"Il canto dei poeti". E’ questo il titolo dell’ultimo libro scritto da Mauro Chechi, poeta e cantore che come nessun altro può raccontare la storia di una vera e propria arte qual è quella dell’improvvisazione in ottava rima. Un arte che deve però trovare un terreno già fertile, perché è pur vero che la tecnica si può imparare ma la fantasia, l’estro, la capacità di prendere il "rimbalzo" di una strofa e costruircene un’altra a seguire non si inventa, perché questa è una dote innata. E difficile.

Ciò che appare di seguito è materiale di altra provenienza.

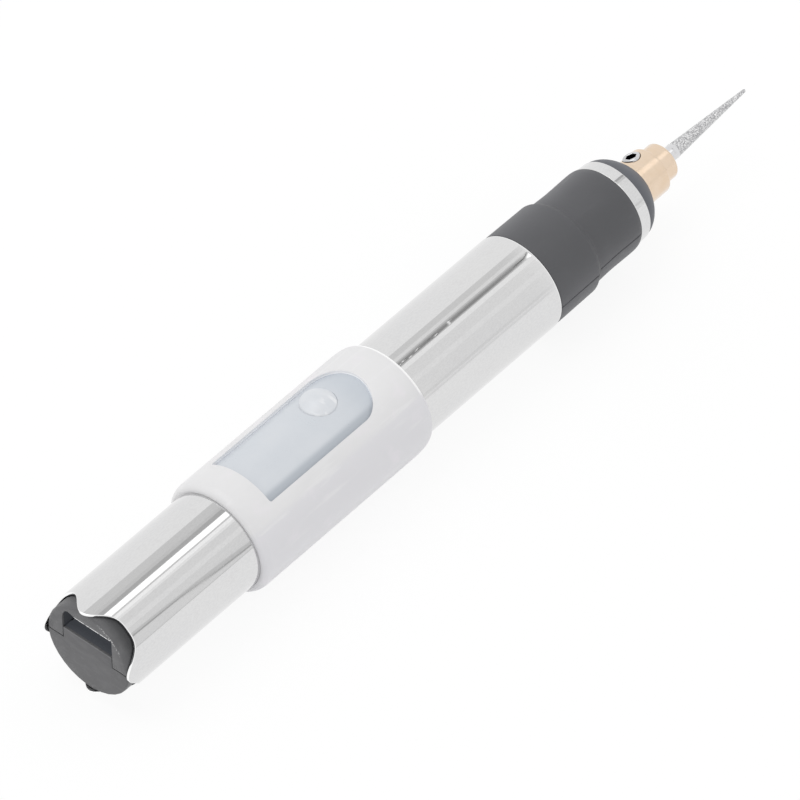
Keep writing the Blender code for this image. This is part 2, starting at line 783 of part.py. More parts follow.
def make_motor_housing():
    """The can with its front bush, two magnets, the end bell with the rear bush, and the brush terminals."""
    boss_front = motor_front + boss_length
    edge = arc(
        (motor_front - can_round, motor_radius - can_round), (can_round, can_round), 0, 90, steps=arc_steps // 2
    )
    can = [(boss_front, bush_seat), (boss_front, boss_radius), (motor_front, boss_radius)] + edge
    can += [
        (motor_rear, motor_radius), (motor_rear, can_bore), (motor_front - can_front_wall, can_bore),
        (motor_front - can_front_wall, bush_seat),
    ]
    turned("motor_can", can, dark_steel)
    bell_rear = motor_rear - seat_gap - bell_flange
    bell = [
        (bell_rear, bush_seat), (bell_rear, motor_radius), (bell_rear + bell_flange, motor_radius),
        (bell_rear + bell_flange, magnet_radius), (motor_rear + bell_spigot, magnet_radius),
        (motor_rear + bell_spigot, bush_seat),
    ]
    end_bell = turned("motor_end_bell", bell, black_moulding)
    for name, rear in (("front_bush", boss_front - bush_length), ("rear_bush", bell_rear)):
        front = rear + bush_length
        bush = [(rear, bush_bore), (rear, bush_radius), (front, bush_radius), (front, bush_bore)]
        turned(name, bush, bronze, small_sides)
    magnet_rear = motor_rear + magnet_setback
    magnet_arc = math.degrees(magnet_span) / 2
    for name, centre in (("motor_magnet_upper", 0), ("motor_magnet_lower", 180)):
        outer = arc((0, 0), (magnet_radius, magnet_radius), centre - magnet_arc, centre + magnet_arc, 2 * arc_steps)
        inner = arc((0, 0), (magnet_bore, magnet_bore), centre + magnet_arc, centre - magnet_arc, 2 * arc_steps)
        mesh = outline_mesh(name, [outer + inner], magnet_rear, magnet_rear + magnet_length)
        place(name, mesh, ferrite)
    make_terminals(end_bell, bell_rear)


def make_terminals(end_bell, bell_rear):
    """Two brush arms: each runs through the end bell and bends in to the commutator."""
    rear = bell_rear - terminal_length
    bend = motor_rear + bell_spigot + fit_gap
    tip = bend + terminal_offset - brush_reach
    outer = terminal_offset + terminal_thickness / 2
    inner = terminal_offset - terminal_thickness / 2
    arm = [
        (rear, inner), (bend, inner), (tip, brush_reach),
        (tip + terminal_thickness, brush_reach + terminal_thickness), (bend + terminal_thickness, outer),
        (rear, outer),
    ]
    half = terminal_width / 2
    for name, turn in (("motor_terminal_near", math.pi), ("motor_terminal_far", 0)):
        place(name, outline_mesh(name, [arm], -half, half, from_above), brass, rotation=(0, 0, turn))
    for name, side in (("near_brush_slot", terminal_offset), ("far_brush_slot", -terminal_offset)):
        slot = block_mesh(
            name,
            (-half - seat_gap, side - terminal_thickness / 2 - seat_gap, rear),
            (half + seat_gap, side + terminal_thickness / 2 + seat_gap, bend + overrun),
        )
        combine(end_bell, place(name, slot))


def pole_outline():
    """The armature's section: a hub with wide-shoed poles round it, as (x, y) points."""
    points = []
    shoe_bore = core_radius - pole_shoe
    half_neck_hub = math.degrees(math.asin(pole_neck / 2 / core_hub))
    half_neck_shoe = math.degrees(math.asin(pole_neck / 2 / shoe_bore))
    half_shoe = math.degrees(pole_span) / 2
    for index in range(pole_count):
        centre = index * full_turn / pole_count
        following = centre + full_turn / pole_count
        points += arc((0, 0), (shoe_bore, shoe_bore), centre - half_neck_shoe, centre - half_shoe, 2)
        points += arc((0, 0), (core_radius, core_radius), centre - half_shoe, centre + half_shoe, 2 * arc_steps)
        points += arc((0, 0), (shoe_bore, shoe_bore), centre + half_shoe, centre + half_neck_shoe, 2)
        points += arc((0, 0), (core_hub, core_hub), centre + half_neck_hub, following - half_neck_hub, arc_steps)
    return points


def make_rotor():
    """The motor's shaft, the three-pole core and its windings, and the slotted commutator."""
    shaft_rear = motor_rear - shaft_tail
    shaft = [
        (shaft_rear, 0), (shaft_rear, shaft_radius - shank_edge), (shaft_rear + shank_edge, shaft_radius),
        (shaft_end - shank_edge, shaft_radius), (shaft_end, shaft_radius - shank_edge), (shaft_end, 0),
    ]
    turned("motor_shaft", shaft, bright_steel, small_sides)
    core_rear = motor_rear + core_setback
    core_front = core_rear + core_length
    core = place("armature_core", outline_mesh("armature_core", [pole_outline()], core_rear, core_front), dark_steel)
    combine(core, rod("core_bore", bush_bore, core_rear - overrun, core_front + overrun, small_sides))
    make_windings(core_rear, core_front)
    front = core_rear - seat_gap - 2 * winding_radius - slide_gap
    rear = front - commutator_length
    ring = [(rear, bush_bore), (rear, commutator_radius), (front, commutator_radius), (front, bush_bore)]
    commutator = turned("commutator", ring, copper, small_sides)
    half = commutator_slot / 2
    for index in range(pole_count):
        name = f"commutator_slot_{index + 1}"
        slot = block_mesh(
            name, ((bush_bore + commutator_radius) / 2, -half, rear + overrun), (tube_radius, half, front + overrun)
        )
        turn = (0, 0, math.radians((index + 1 / 2) * full_turn / pole_count))
        combine(commutator, place(name, slot, rotation=turn))


def make_windings(core_rear, core_front):
    """A closed bundle of wire round each pole's neck."""
    clear = seat_gap + winding_radius
    half_width = pole_neck / 2 + clear
    middle = math.sqrt((core_radius - pole_shoe - clear) ** 2 - half_width ** 2)
    stations = (core_rear - clear, core_front + clear)
    corners = [(-half_width, station) for station in stations]
    corners += [(half_width, station) for station in reversed(stations)]
    for index in range(pole_count):
        turn = Matrix.Rotation(index * 2 * math.pi / pole_count, 3, "Z")
        points = [turn @ Vector((middle, side, station)) for side, station in corners]
        wire_curve(f"armature_winding_{index + 1}", points, winding_radius, cable_detail, copper, closed=True)


def eased(start, end, share):
    """A smooth passage between two radii."""
    return start + (end - start) * (1 - math.cos(math.pi * share)) / 2


def grip_outline():
    """The grip: a spigot in the tube, a tapered collar, a step, the waist and the flare, as (station, radius)."""
    stages = [
        (step_station + flare_place, flare_radius, step_station + waist_place, waist_radius),
        (step_station + waist_place, waist_radius, step_station + grip_step, step_radius),
        (step_station + grip_step, step_radius, step_station, collar_radius - grip_collar_taper),
    ]
    edge = arc(
        (grip_front - grip_front_run, flare_radius - grip_front_round), (grip_front_run, grip_front_round), 0, 90,
        steps=arc_steps // 2,
    )
    points = [(grip_front, motor_bore)] + edge
    for start, start_radius, end, end_radius in stages:
        for index in range(waist_steps + 1):
            share = index / waist_steps
            points.append((start + (end - start) * share, eased(start_radius, end_radius, share)))
        points.pop()
    points.append((step_station, collar_radius - grip_collar_taper))
    points += [
        (grip_shoulder + grip_rear_round, collar_radius), (grip_shoulder, collar_radius - grip_rear_round),
        (grip_shoulder, plug_radius), (grip_shoulder - spigot_length, plug_radius),
        (grip_shoulder - spigot_length, motor_bore),
    ]
    return points


def make_grip():
    """The grip's two shells, parted on the pen's two sides."""
    rear = grip_shoulder - spigot_length - overrun
    front = grip_front + overrun
    part_line = seat_gap / 2
    reach = 2 * tube_radius
    lower_half = block_mesh("lower_half", (-reach, -reach, rear), (part_line, reach, front))
    upper_half = block_mesh("upper_half", (-part_line, -reach, rear), (reach, reach, front))
    combine(turned("grip_upper_shell", grip_outline(), dark_grip), place("lower_half", lower_half))
    combine(turned("grip_lower_shell", grip_outline(), dark_grip), place("upper_half", upper_half))


def make_trim_ring():
    outline = [
        (ring_front, motor_bore), (ring_front, ring_radius - ring_taper - ring_edge),
        (ring_front - ring_edge, ring_radius - ring_taper), (ring_rear + ring_edge, ring_radius),
        (ring_rear, ring_radius - ring_edge), (ring_rear, motor_bore),
    ]
    turned("trim_ring", outline, plated)


def make_nose_cap():
    """The domed nose: its hollow clears the chuck, and its spigot holds the ring and the two shells together."""
    points = [(nose_front, nose_hole), (nose_front, nose_lip_radius)]
    steps = 2 * arc_steps
    for index in range(steps + 1):
        share = 1 - index / steps
        drop = (nose_radius - nose_lip_radius) * share ** nose_fullness
        points.append((nose_rear + nose_length * share, nose_radius - drop))
    points.pop(2)
    spigot_rear = grip_front - nose_spigot
    points += [
        (nose_rear, motor_radius), (spigot_rear, motor_radius), (spigot_rear, nose_bore),
        (nose_front - nose_length / 2, nose_bore), (nose_front - nose_land, nose_hole),
    ]
    turned("nose_cap", points, slate)


def make_chuck():
    """The stepped brass chuck: bored for the motor's shaft behind and the shank in front, and drilled across."""
    front_edge = arc(
        (chuck_front - chuck_round, collet_radius - chuck_round), (chuck_round, chuck_round), 0, 90, arc_steps // 2
    )
    step_edge = arc(
        (chuck_step - chuck_round, chuck_radius - chuck_round), (chuck_round, chuck_round), 0, 90, arc_steps // 2
    )
    outline = [(chuck_front, shank_bore)] + front_edge + [(chuck_step, collet_radius)] + step_edge
    outline += [
        (chuck_rear + chuck_chamfer, chuck_radius), (chuck_rear, chuck_radius - chuck_chamfer),
        (chuck_rear, bush_bore), (shaft_end + bore_step, bush_bore), (shaft_end + bore_step, shank_bore),
    ]
    chuck = turned("brass_chuck", outline, brass)
    hole = rod(
        "screw_hole", screw_radius + seat_gap, 0, chuck_radius + overrun, small_sides,
        location=(0, 0, screw_station), rotation=(0, math.pi / 2, -screw_turn),
    )
    combine(chuck, hole)


def make_set_screw():
    """The hex-socket screw whose tip clamps the shank."""
    tip = shank_radius + screw_tip_gap
    head = chuck_radius - screw_sink
    outline = [
        (tip, 0), (tip, screw_radius - screw_chamfer), (tip + screw_chamfer, screw_radius),
        (head - screw_chamfer, screw_radius), (head, screw_radius - screw_chamfer), (head, 0),
    ]
    turned_to = (0, math.pi / 2, -screw_turn)
    centre = (0, 0, screw_station)
    screw = turned("set_screw", outline, dark_steel, small_sides, centre, turned_to)
    hex_radius = socket_across_flats / 2 / math.cos(math.pi / 6)
    combine(screw, rod("hex_socket", hex_radius, head - socket_depth, head + overrun, 6, centre, turned_to))


def make_diamond_burr():
    """A plain shank with a long tapered head."""
    outline = [
        (shank_rear, 0), (shank_rear, shank_radius - shank_edge), (shank_rear + shank_edge, shank_radius),
        (grit_start - shank_edge, shank_radius), (grit_start, grit_radius),
        (burr_tip - grit_tip_round, grit_tip_radius), (burr_tip, grit_tip_radius / 2), (burr_tip, 0),
    ]
    turned("diamond_burr", outline, grit, slim_sides)


button_hole = rod(
    "button_hole", button_radius + slide_gap, button_base, sleeve_radius + overrun,
    location=(0, 0, button_station), rotation=upright,
)
make_barrel_tube()
make_frosted_sleeve()
make_window_panel()
make_switch()
make_tail_insert()
make_battery_drawer()
make_cells()
make_battery_spring()
make_contacts()
make_bulkhead()
make_leads()
make_motor_housing()
make_rotor()
make_grip()
make_trim_ring()
make_nose_cap()
make_chuck()
make_set_screw()
make_diamond_burr()
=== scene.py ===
import json
import math
import random

import bmesh
import bpy
from mathutils import Matrix, Vector, noise


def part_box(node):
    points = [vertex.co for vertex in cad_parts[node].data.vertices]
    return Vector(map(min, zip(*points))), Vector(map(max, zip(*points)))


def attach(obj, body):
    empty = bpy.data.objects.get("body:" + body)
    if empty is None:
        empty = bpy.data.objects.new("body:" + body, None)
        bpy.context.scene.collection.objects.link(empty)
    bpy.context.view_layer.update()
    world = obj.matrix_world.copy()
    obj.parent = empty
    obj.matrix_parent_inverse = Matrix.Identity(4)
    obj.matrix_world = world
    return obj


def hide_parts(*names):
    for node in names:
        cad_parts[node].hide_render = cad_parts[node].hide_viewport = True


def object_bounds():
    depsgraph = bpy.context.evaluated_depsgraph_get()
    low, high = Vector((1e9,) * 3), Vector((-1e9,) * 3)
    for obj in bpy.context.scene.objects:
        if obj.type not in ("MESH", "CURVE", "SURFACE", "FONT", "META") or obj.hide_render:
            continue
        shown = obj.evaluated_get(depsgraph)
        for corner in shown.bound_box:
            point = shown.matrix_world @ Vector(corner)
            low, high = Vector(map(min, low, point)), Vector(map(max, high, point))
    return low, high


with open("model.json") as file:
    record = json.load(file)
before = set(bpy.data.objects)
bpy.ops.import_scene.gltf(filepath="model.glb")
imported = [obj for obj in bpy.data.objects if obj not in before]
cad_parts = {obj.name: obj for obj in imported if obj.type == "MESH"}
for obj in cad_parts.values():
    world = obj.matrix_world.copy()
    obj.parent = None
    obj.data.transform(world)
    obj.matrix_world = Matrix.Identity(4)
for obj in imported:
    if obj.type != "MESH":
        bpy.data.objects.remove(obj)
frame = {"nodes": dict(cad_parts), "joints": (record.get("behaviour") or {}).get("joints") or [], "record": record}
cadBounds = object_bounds()
mm = 0.001

# Places that every piece is built from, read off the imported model
tubeLow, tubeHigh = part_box("barrel_tube")
axisHeight = (tubeLow.z + tubeHigh.z) / 2
tubeRadius = (tubeHigh.y - tubeLow.y) / 2
tubeFront = tubeHigh.x
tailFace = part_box("battery_drawer")[0].x
sleeveBore = tubeRadius + 0.03 * mm
plugRadius = tubeRadius - 0.65 * mm
motorRadius = 0.73 * tubeRadius
motorBore = motorRadius + 0.15 * mm
chuckRadius = 0.475 * tubeRadius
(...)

Mauro Chechi improvvisa, certo, ma è ben lontano dall’essere un improvvisatore perché la sua capacità di fare rime – oltre ad una capacità straordinaria – sono il frutto di anni di studio, di lavoro e di perfezionamento.
"Questo libro – dice Chechi – riguarda i cantori che hanno improvvisato in versi dall’aedo Demodoco, ricordato nell’Odissea dal mitico Omero, fino ai cantori che si esibiscono ai nostri giorni. Si riportano ottave improvvisate su temi assegnati estemporaneamente".
Lo dice quasi come fosse la cosa più naturale del mondo, qualcosa che può venir fuori come quando canticchi sotto la doccia, ma basta poi andare ad ascoltare un’esibizione, magari un raduno di poeti estemporanei, per rendersi conto di quanto in realtà sia difficile improvvisare e rispettare la metrica dell’ottava rima.
Chechi ha un grande bagaglio di esperienza, ormai. Fatto anche di teatro, cinema, spettacoli sul palco da solo o insieme ad altri cantori. I suoi brani sono stati anche tradotti in spagnolo.
Adesso ama soprattutto far conoscere questa arte, tiene corsi nei circoli, nelle associazioni culturali e nelle scuole. Insegna che si deve vincere anche la paura di sbagliare. "Ai ragazzi dico sempre: c’è stato uno che, sbagliando, ha scoperto l’America".